◆ **TASK DESCRIPTION**: Each entry has to be copied exactly, with nothing missed.

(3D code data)
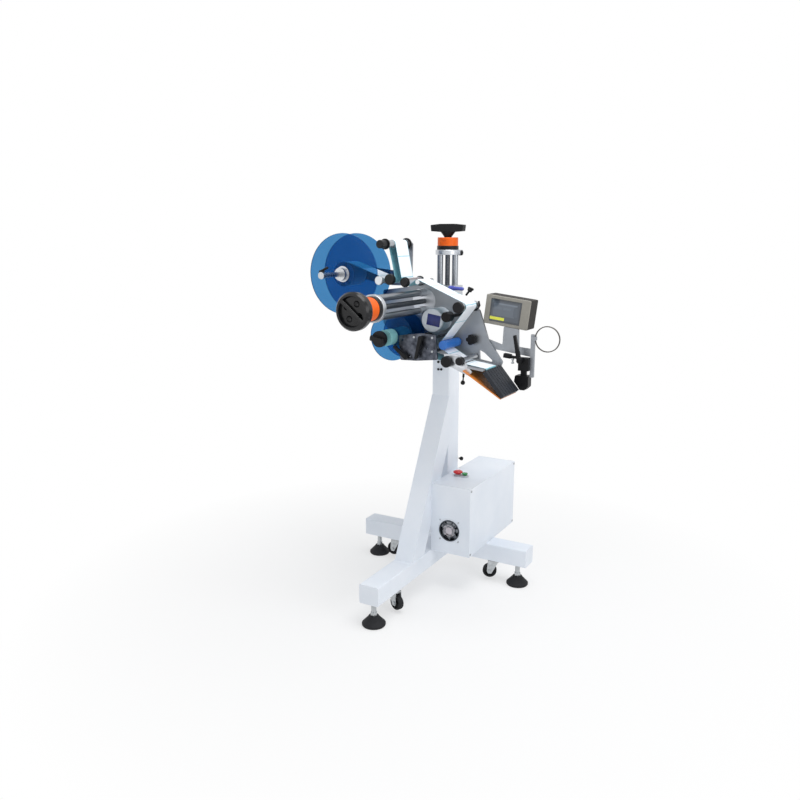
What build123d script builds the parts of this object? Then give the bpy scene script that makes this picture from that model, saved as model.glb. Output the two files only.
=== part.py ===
from build123d import *
from math import atan2, cos, degrees, hypot, pi, radians, sin
import os

# Bottle labelling machine: a web-fed labelling head on a T-shaped stand.
# Millimetres, +Z up, X along the cross beam, -Y towards the operator.
# The crossing of the cross beam and the column is laid out at (0, 0) and each
# finished piece is moved by CROSS_X and CROSS_Y.

# running and standing clearances
RUN = 0.05          # radial, shaft in bearing
GAP = 0.5           # between bodies that pass one another
WALL_GAP = 2.0      # side clearance of turning parts

# base frame and column
BEAM_W = 84.0
BEAM_H = 76.0
BEAM_Z = 97.0
BEAM_HALF = 393.0
LEG_END = 649.0
BEAM_R = 5.0
BEAM_TOP = BEAM_Z + BEAM_H
COL_W = 80.0
COL_FRONT = -68.0
COL_BACK = 32.0
COL_TOP = 985.0
COL_R = 6.0
BRACE_TOP = COL_TOP - 185.0
BRACE_INNER_TOP = BRACE_TOP - 206.0
BRACE_FOOT = -382.0
BRACE_INNER_FOOT = -279.0

# levelling feet and casters
FOOT_X = BEAM_HALF - 50.0
FOOT_Y = LEG_END - 36.0
FOOT_PAD_D = 92.0
FOOT_STUD_D = 20.0
FOOT_HOLE = 62.0
FOOT_IN = 40.0
CASTER_X = FOOT_X - 102.0
CASTER_Y = FOOT_Y - 147.0
WHEEL_D = 60.0
WHEEL_W = 22.0
WHEEL_Z = 40.0
WHEEL_TRAIL = 24.0
AXLE_D = 8.0

# control box
BOX_X0 = COL_W / 2
BOX_X1 = 215.0
BOX_Y0 = -221.0
BOX_Y1 = 257.0
BOX_H = 290.0
BOX_WALL = 2.0
BOX_R = 4.0
BOX_TOP = BEAM_TOP + BOX_H
FAN_X = 124.0
FAN_Z = BEAM_TOP + 100.0
FAN_SIZE = 92.0
FAN_DEPTH = 25.0
FAN_BORE = 86.0
FAN_PITCH = 82.5
FAN_HUB = 36.0
FAN_BLADES = 7
BUTTON_X = 104.0
BUTTON_Y = -70.0
BUTTON_PITCH = 32.0
BUTTON_D = 20.0
BUTTON_TRAVEL = 4.0
BOX_CLEAR = 25.0
SUPPLY_H = 100.0
DRIVE_H = 90.0

# slide modules: the lift on the column and the cross slide on its carriage
ROD_D = 25.0
ROD_HALF = 34.0
SCREW_D = 20.0
FLANGE_D = 100.0
FLANGE_T = 20.0
LIFT_Y = -18.0
LIFT_BASE_T = 18.0
SLIDE_Z = COL_TOP + 220.0
LIFT_FLANGE_Z = SLIDE_Z + 175.0
HANDLE_TOP = LIFT_FLANGE_Z + 123.0
CARRIAGE_W = 106.0
CARRIAGE_H = 104.0
CARRIAGE_FRONT = -60.0
CARRIAGE_BACK = 24.0
CROSS_FLANGE_Y = -613.0
SOCKET = 8.0
IND_D = 88.0
IND_BASE_T = 16.0
IND_CASE_T = 34.0
CROSS_CASE_T = 46.0
NECK_D = 30.0
HANDLE_L = 147.0
WHEEL_HAND_D = 133.0
WHEEL_HAND_DEPTH = 46.0
WHEEL_HAND_GAP = 24.0
HAND_REACH = IND_BASE_T + CROSS_CASE_T + WHEEL_HAND_GAP + WHEEL_HAND_DEPTH

# slider and head plate
SLIDER_D = 104.0
SLIDER_BACK = -115.0
PILOT_D = 100.0
PILOT_LIP = 1.0
BUSH_D = 31.0
BUSH_L = 42.0
PLATE_Y = -222.0
PLATE_T = 10.0
PLATE_BACK = PLATE_Y + PLATE_T

# label path
WEB_Y0 = -345.0
WEB_Y1 = -250.0
WEB_T = 0.6
ROLL_FAR = PLATE_Y - 6.0
AXLE = 8.0
REEL_X = -295.0
REEL_Z = SLIDE_Z + 103.0
REEL_R = 158.0
ROLL_R = 48.0
REWIND_X = -76.0
REWIND_Z = SLIDE_Z - 131.0
REWIND_R = 93.0
REWIND_ROLL_R = 31.0
DISC_T = 4.0
REEL_SHAFT_D = 20.0
REEL_SHAFT_END = -495.0
REEL_1 = (REEL_X + REEL_R + 14.0, SLIDE_Z + 83.0, 12.0)
REEL_2 = (REEL_1[0] + 48.0, SLIDE_Z + 88.0, 14.0)
TOP_ROLL = (REEL_2[0], SLIDE_Z + 220.0, 14.5)
TURN_ROLL = (-14.0, SLIDE_Z + 79.0, 15.0)
CORNER_ROLL = (222.0, SLIDE_Z - 4.0, 15.0)
DRIVE_ROLL = (150.0, SLIDE_Z - 149.0, 17.0)
HOLD_ROLL = (228.0, SLIDE_Z - 201.0, 10.0)
GUIDE_BAR = (176.0, SLIDE_Z - 206.0, 9.0)
CREST_BAR = (34.0, SLIDE_Z + 81.0, 9.0)
BAR_NEAR = WEB_Y0 - 18.0
MOTOR_X = 76.0
MOTOR_Z = SLIDE_Z - 65.0
MOTOR_D = 92.0
MOTOR_BODY = 62.0

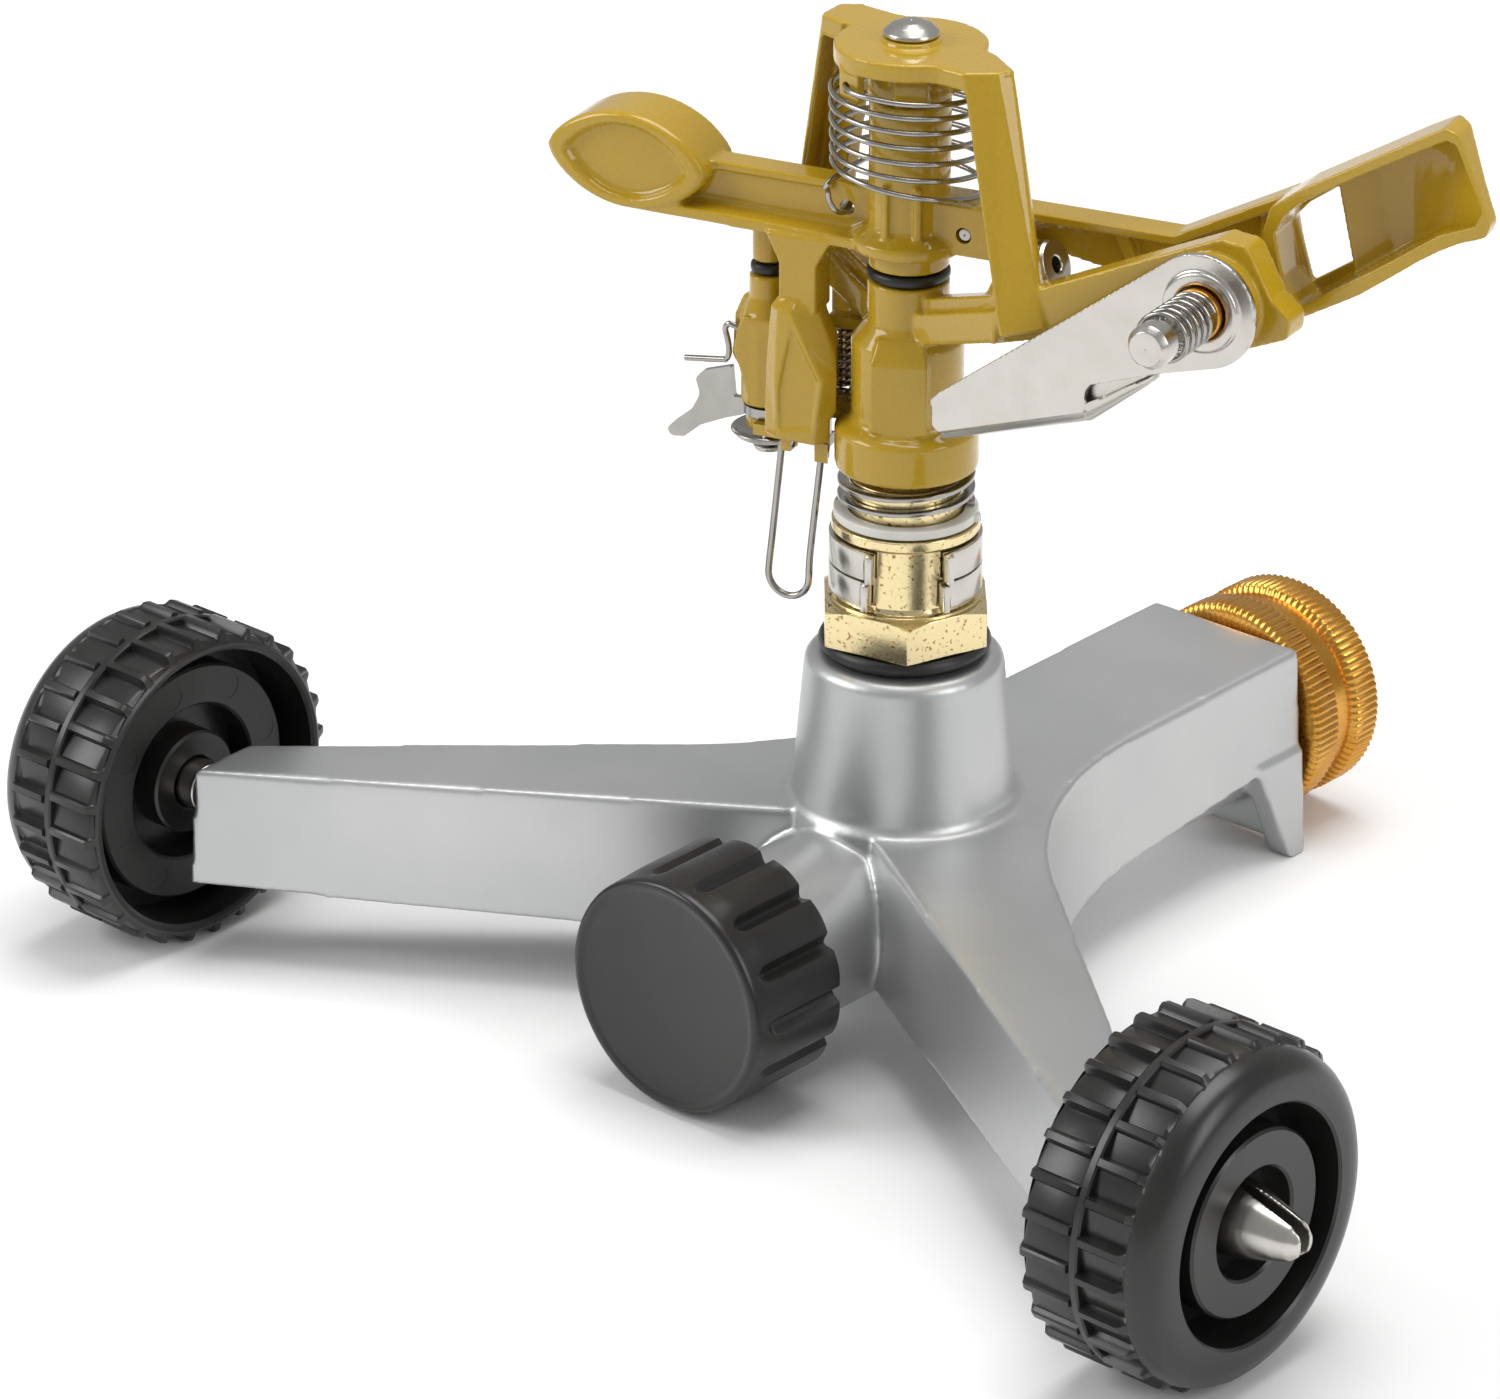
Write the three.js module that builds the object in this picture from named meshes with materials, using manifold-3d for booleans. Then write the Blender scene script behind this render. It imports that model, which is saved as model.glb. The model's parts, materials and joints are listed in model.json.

◆ **SOLUTION FOR THIS EXERCISE**:
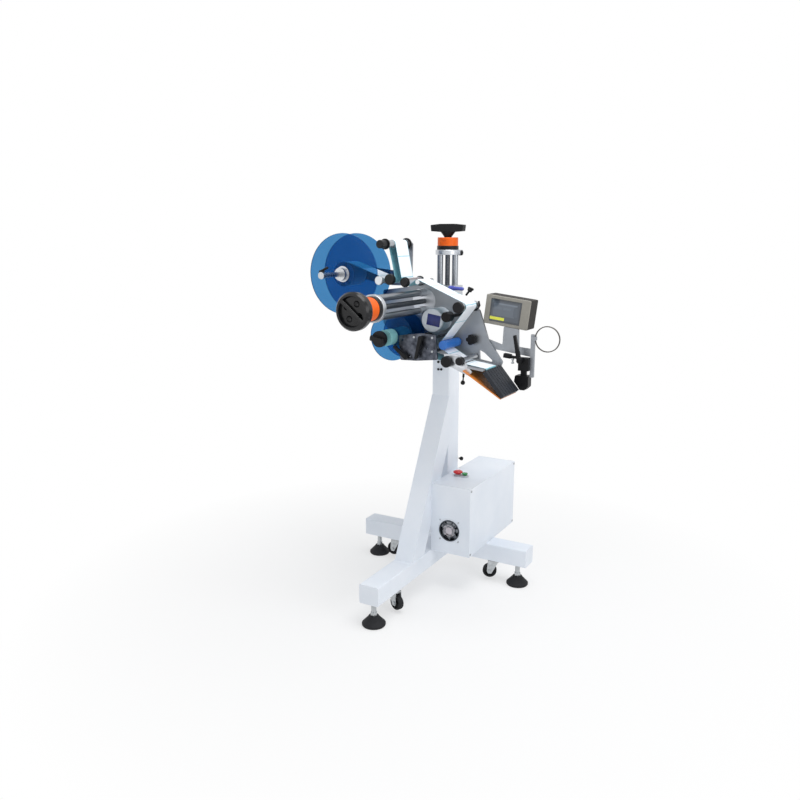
What build123d script builds the parts of this object? Then give the bpy scene script that makes this picture from that model, saved as model.glb. Output the two files only.
=== part.py ===
from build123d import *
from math import atan2, cos, degrees, hypot, pi, radians, sin
import os

# Bottle labelling machine: a web-fed labelling head on a T-shaped stand.
# Millimetres, +Z up, X along the cross beam, -Y towards the operator.
# The crossing of the cross beam and the column is laid out at (0, 0) and each
# finished piece is moved by CROSS_X and CROSS_Y.

# running and standing clearances
RUN = 0.05          # radial, shaft in bearing
GAP = 0.5           # between bodies that pass one another
WALL_GAP = 2.0      # side clearance of turning parts

# base frame and column
BEAM_W = 84.0
BEAM_H = 76.0
BEAM_Z = 97.0
BEAM_HALF = 393.0
LEG_END = 649.0
BEAM_R = 5.0
BEAM_TOP = BEAM_Z + BEAM_H
COL_W = 80.0
COL_FRONT = -68.0
COL_BACK = 32.0
COL_TOP = 985.0
COL_R = 6.0
BRACE_TOP = COL_TOP - 185.0
BRACE_INNER_TOP = BRACE_TOP - 206.0
BRACE_FOOT = -382.0
BRACE_INNER_FOOT = -279.0

# levelling feet and casters
FOOT_X = BEAM_HALF - 50.0
FOOT_Y = LEG_END - 36.0
FOOT_PAD_D = 92.0
FOOT_STUD_D = 20.0
FOOT_HOLE = 62.0
FOOT_IN = 40.0
CASTER_X = FOOT_X - 102.0
CASTER_Y = FOOT_Y - 147.0
WHEEL_D = 60.0
WHEEL_W = 22.0
WHEEL_Z = 40.0
WHEEL_TRAIL = 24.0
AXLE_D = 8.0

# control box
BOX_X0 = COL_W / 2
BOX_X1 = 215.0
BOX_Y0 = -221.0
BOX_Y1 = 257.0
BOX_H = 290.0
BOX_WALL = 2.0
BOX_R = 4.0
BOX_TOP = BEAM_TOP + BOX_H
FAN_X = 124.0
FAN_Z = BEAM_TOP + 100.0
FAN_SIZE = 92.0
FAN_DEPTH = 25.0
FAN_BORE = 86.0
FAN_PITCH = 82.5
FAN_HUB = 36.0
FAN_BLADES = 7
BUTTON_X = 104.0
BUTTON_Y = -70.0
BUTTON_PITCH = 32.0
BUTTON_D = 20.0
BUTTON_TRAVEL = 4.0
BOX_CLEAR = 25.0
SUPPLY_H = 100.0
DRIVE_H = 90.0

# slide modules: the lift on the column and the cross slide on its carriage
ROD_D = 25.0
ROD_HALF = 34.0
SCREW_D = 20.0
FLANGE_D = 100.0
FLANGE_T = 20.0
LIFT_Y = -18.0
LIFT_BASE_T = 18.0
SLIDE_Z = COL_TOP + 220.0
LIFT_FLANGE_Z = SLIDE_Z + 175.0
HANDLE_TOP = LIFT_FLANGE_Z + 123.0
CARRIAGE_W = 106.0
CARRIAGE_H = 104.0
CARRIAGE_FRONT = -60.0
CARRIAGE_BACK = 24.0
CROSS_FLANGE_Y = -613.0
SOCKET = 8.0
IND_D = 88.0
IND_BASE_T = 16.0
IND_CASE_T = 34.0
CROSS_CASE_T = 46.0
NECK_D = 30.0
HANDLE_L = 147.0
WHEEL_HAND_D = 133.0
WHEEL_HAND_DEPTH = 46.0
WHEEL_HAND_GAP = 24.0
HAND_REACH = IND_BASE_T + CROSS_CASE_T + WHEEL_HAND_GAP + WHEEL_HAND_DEPTH

# slider and head plate
SLIDER_D = 104.0
SLIDER_BACK = -115.0
PILOT_D = 100.0
PILOT_LIP = 1.0
BUSH_D = 31.0
BUSH_L = 42.0
PLATE_Y = -222.0
PLATE_T = 10.0
PLATE_BACK = PLATE_Y + PLATE_T

# label path
WEB_Y0 = -345.0
WEB_Y1 = -250.0
WEB_T = 0.6
ROLL_FAR = PLATE_Y - 6.0
AXLE = 8.0
REEL_X = -295.0
REEL_Z = SLIDE_Z + 103.0
REEL_R = 158.0
ROLL_R = 48.0
REWIND_X = -76.0
REWIND_Z = SLIDE_Z - 131.0
REWIND_R = 93.0
REWIND_ROLL_R = 31.0
DISC_T = 4.0
REEL_SHAFT_D = 20.0
REEL_SHAFT_END = -495.0
REEL_1 = (REEL_X + REEL_R + 14.0, SLIDE_Z + 83.0, 12.0)
REEL_2 = (REEL_1[0] + 48.0, SLIDE_Z + 88.0, 14.0)
TOP_ROLL = (REEL_2[0], SLIDE_Z + 220.0, 14.5)
TURN_ROLL = (-14.0, SLIDE_Z + 79.0, 15.0)
CORNER_ROLL = (222.0, SLIDE_Z - 4.0, 15.0)
DRIVE_ROLL = (150.0, SLIDE_Z - 149.0, 17.0)
HOLD_ROLL = (228.0, SLIDE_Z - 201.0, 10.0)
GUIDE_BAR = (176.0, SLIDE_Z - 206.0, 9.0)
CREST_BAR = (34.0, SLIDE_Z + 81.0, 9.0)
BAR_NEAR = WEB_Y0 - 18.0
MOTOR_X = 76.0
MOTOR_Z = SLIDE_Z - 65.0
MOTOR_D = 92.0
MOTOR_BODY = 62.0

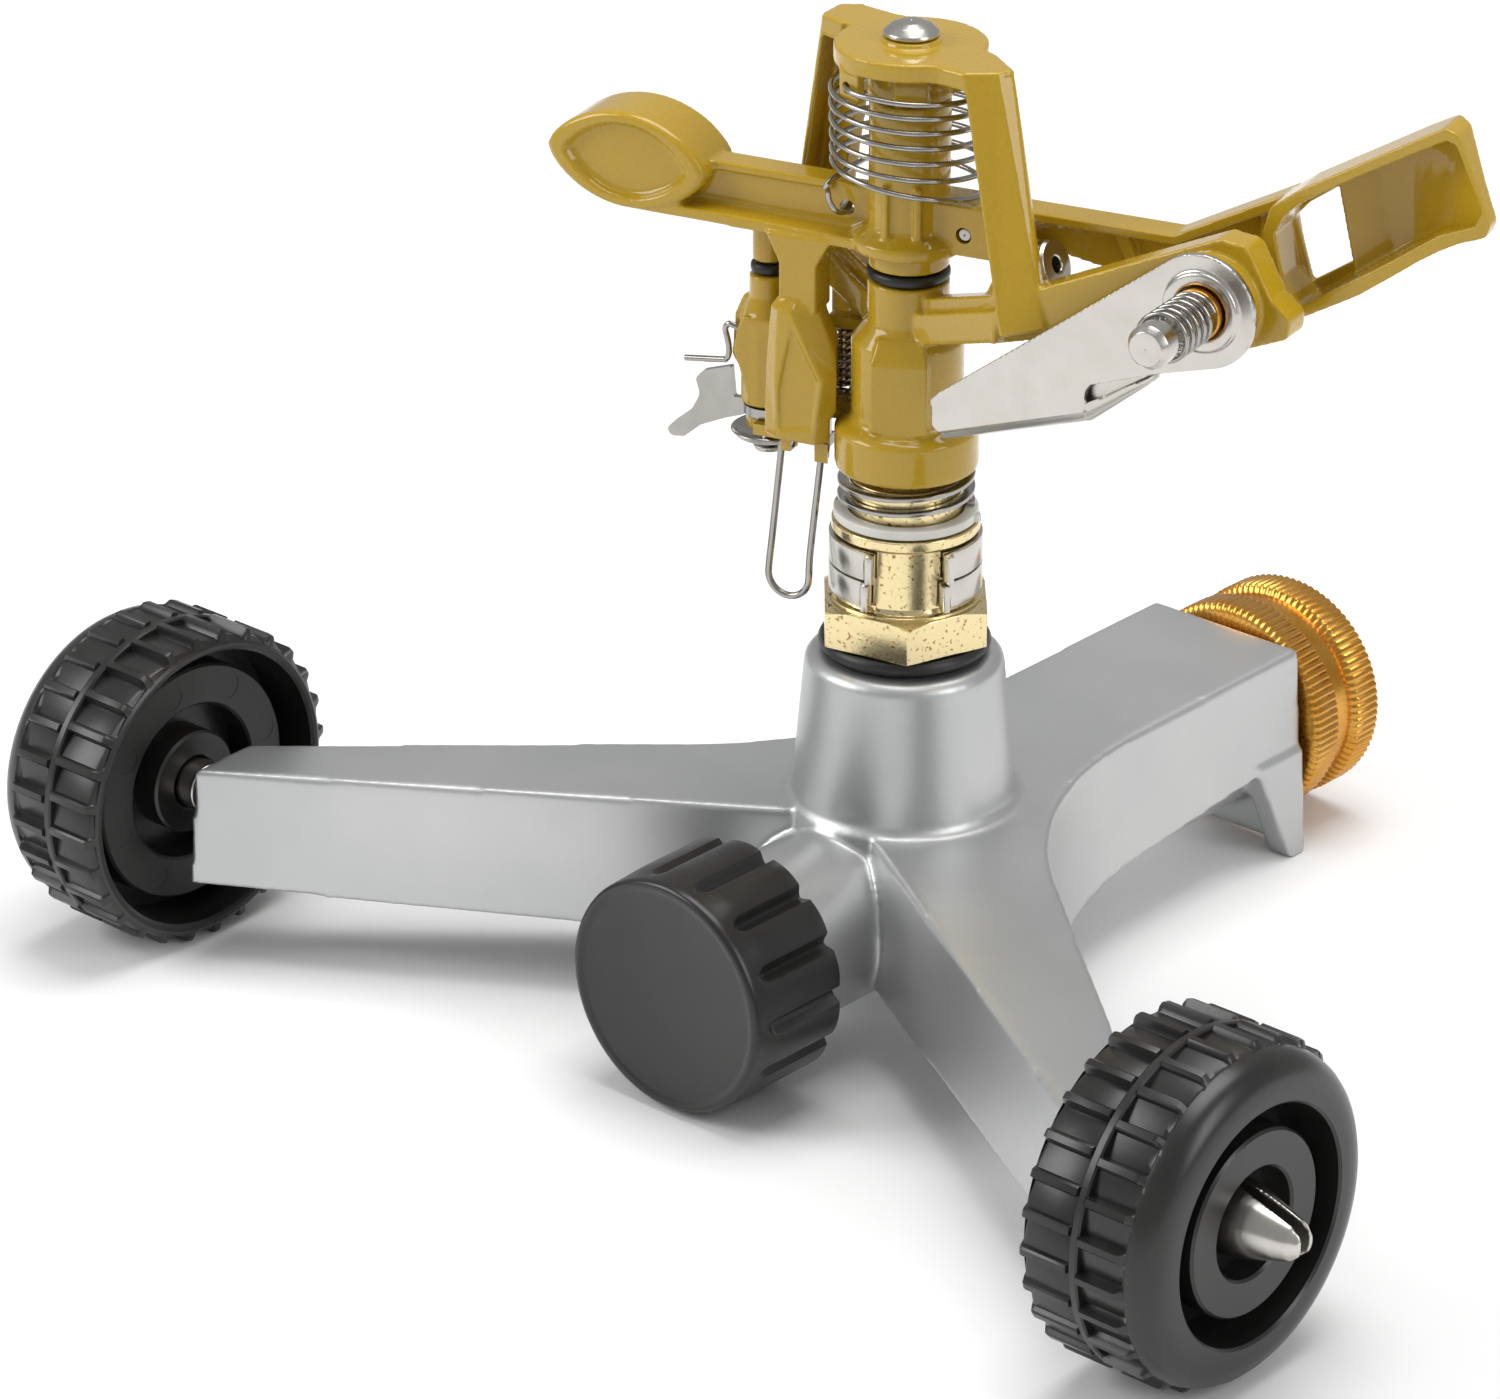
Write the three.js module that builds the object in this picture from named meshes with materials, using manifold-3d for booleans. Then write the Blender scene script behind this render. It imports that model, which is saved as model.glb. The model's parts, materials and joints are listed in model.json.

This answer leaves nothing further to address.